Walker pokes around, and finds links to a gambling ring, and then even more corruption. Sort of a Chandler-esque type thing, but not too self conscious.
I read this book in one day--that should pretty much tell you what I thought of it. There's nothing like a good hard-boiled detective story to get get your reading karma going full speed ahead.
These Amos Walker books are set in Detroit, this one not too long after 9/11 (TSA is mentioned; cell phones are not ubiquitous). When Walker is hired by a former Detroit Tigers' pitcher to separate his daughter from her boyfriend it's only the first step toward what will be eight deaths and the uncovering of a variety of smuggling operations. New information comes to light even in the last few pages.
So much fun in discovering a new detective series.
Entertaining. Pages move along. Estleman does the jaded PI thing very well, better than most, but I'm also getting bored with that archetype. Worth reading, even though you've probably all read this type of book before.
In this mystery, Amos Walker is hired to help a retired Detroit Tigers pitcher convince his daughter's deadbeat boyfriend to leave her alone. Walker takes the case, largely because he's a fan, and things spiral downhill rapidly after that.
This novel introduces Charlotte Sing, a recurring character and significant, deadly foe for Walker in a few books. She's a Korean-American crime boss with international connections and that's just one of the problems Amos Walker runs into.
This book is a mix. The writing is generally excellent with amazing twists of phrases and ways of stating things which make the ordinary narration interesting. Yet at the same time, Estleman takes the baseball theme and kind of overdoes it. Every simile and illustration has a baseball theme, to the point of distraction and to me somewhat frustration. A few are stretched to the point of being almost absurd.

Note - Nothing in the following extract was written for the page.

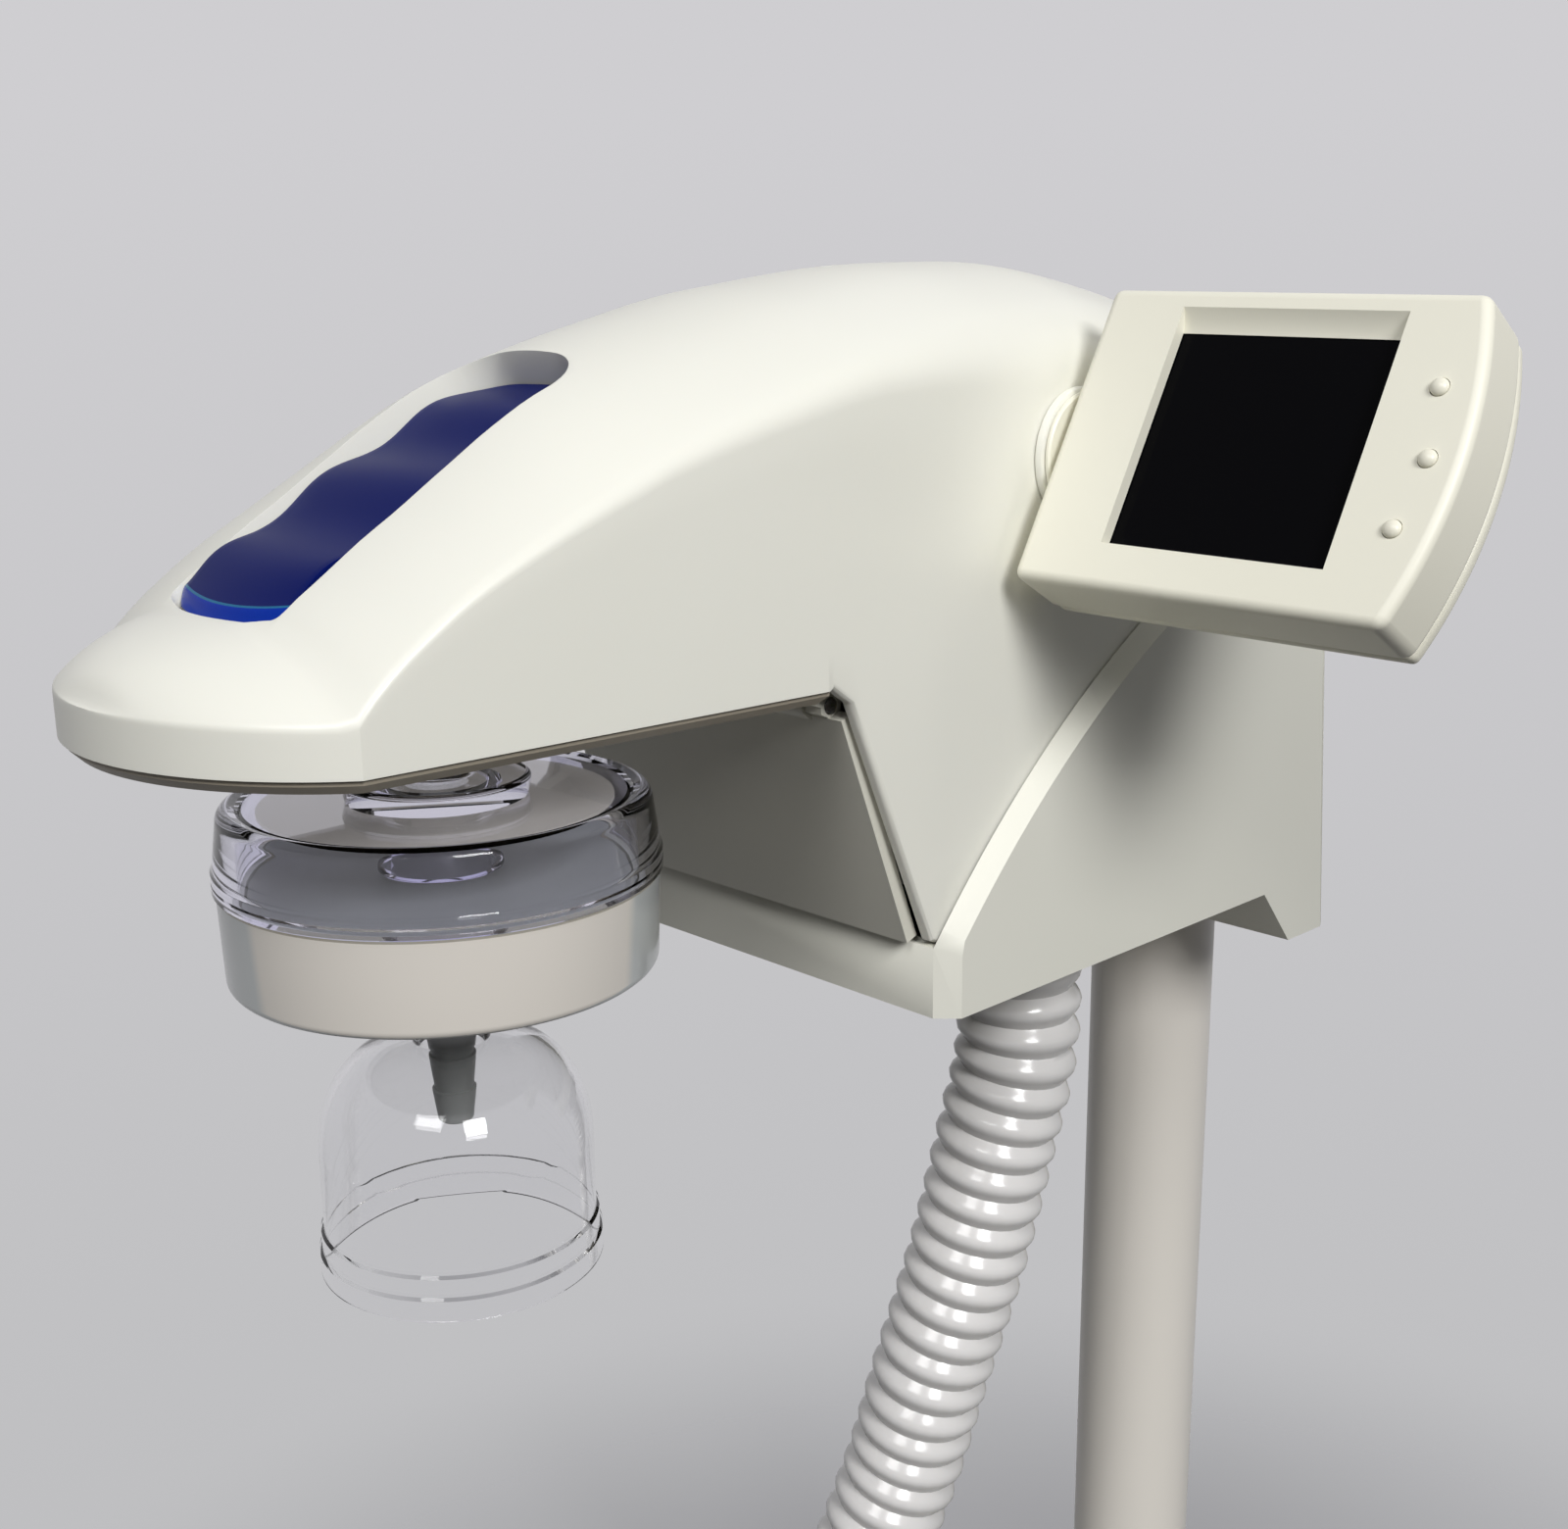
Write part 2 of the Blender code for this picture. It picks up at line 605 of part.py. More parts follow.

The main mystery wasn't too rough to figure out, and at one point there's a professional assassin out for Walker which wasn't hard to spot either, but overall the story is so well told and Walker such a great character it works anyway. All of Estleman's Amos Walker stories are worth reading, but this isn't the best of the series.
A little more self conscious than average for a Walker book, but many of Estleman's greatest strengths as a writer are in evidence with American Detective. However, this is a middle tier entry in the series rather than one of its marquee titles.
The accomplished Loren D Estleman has published a wide variety of novels but none as popular as his series starring Amos Walker, Detroit-based Private Investigator. Elmore Leonard is quoted saying "Estleman turns Amos Walker loose in a plot and it’s pure private eye all the way. No one does it better." In American Detective, the 19th in the series and published in 2007, Walker takes on the case of a rash, petulant daughter of a faded baseball star and it quickly moves from petty theft to murder to international crime.
Publisher's blurb: Ex-Detroit Tigers pitcher Darius Fuller wants Amos Walker to break off his daughter's engagement to Hilary Bairn, a man he believes is after her two million dollar trust fund. But then Fuller's daughter is found dead in Bairn's apartment, and what seems like a simple case of greed and murder soon uncovers a twisted web of corruption. Walker discovers that Bairn had made many enemies before he disappeared, and continuing his investigation puts Walker on the wrong side of all of them. Soon Walker find himself on the run from crooked cops and vile gangsters, and at every turn farther from the truth than when he started ...
There is lots of he-man action and wry first person commentary: something like Spenser meets The Indestructible Man; yet the wise-cracking feels shallow and the violence is pushed beyond the endurance of even the toughest of tough guys. I confess not to have warmed up to Walker and, as the situations grew more and more physically unlikely, my interest in finding a solution to the case puzzle waned. Critics have found Estleman, in this Walker outing, hitting new heights; if this is among the best, it leaves me uncurious to sample too deeply what has come before. On balance, American Detective is entertaining but not memorable.
CORRECTED LIBRARIAN QUOTE. My first from this author. He really invents great conversations, and the book moves along fast. Sue Grafton likes his work. He is similar to her and Ross Macdonald. Good mysteries, interesting way with words.
There's this great line: "She wore reading glasses...that made her the Mary Ann I remembered, a sexy librarian who looked as if she might be persuaded to take out the bobby pins under the right circumstances. So far I hadn't found them."
I'll read more of him. Too bad very few of his are on audio.
#13 in the Detroit private investigator mystery series. Walker is a 1950's type hard boiled private eye with a lot of wise cracks. This is good mystery read that starts with a "simple" hiring to make certain arrangements. As the story progresses, the plot line becomes more and more convoluted which doesn't diminish the interest. Also, a very interesting group of supporting characters.
Amos Walker is hired by a Detroit Tiger pitching legend to prevent his daughter from marrying a Euro-trash opportunist. The daughter's body is found in her boyfriend's apartment. Walker finds the boyfriend involved with an Asian gambling and smuggling organization and pursues the murderer on his own.
Too many baseball puns, IMO -- however, I liked the main character well enough to seek out more of the Amos Walker series. A good book may not be a great book, but it's better than no book at all.
This is the first book I've read from Estleman and I'm somewhat disappointed. The story was very choppy and while some of the dialogue was witty, I was not carried away by anything else.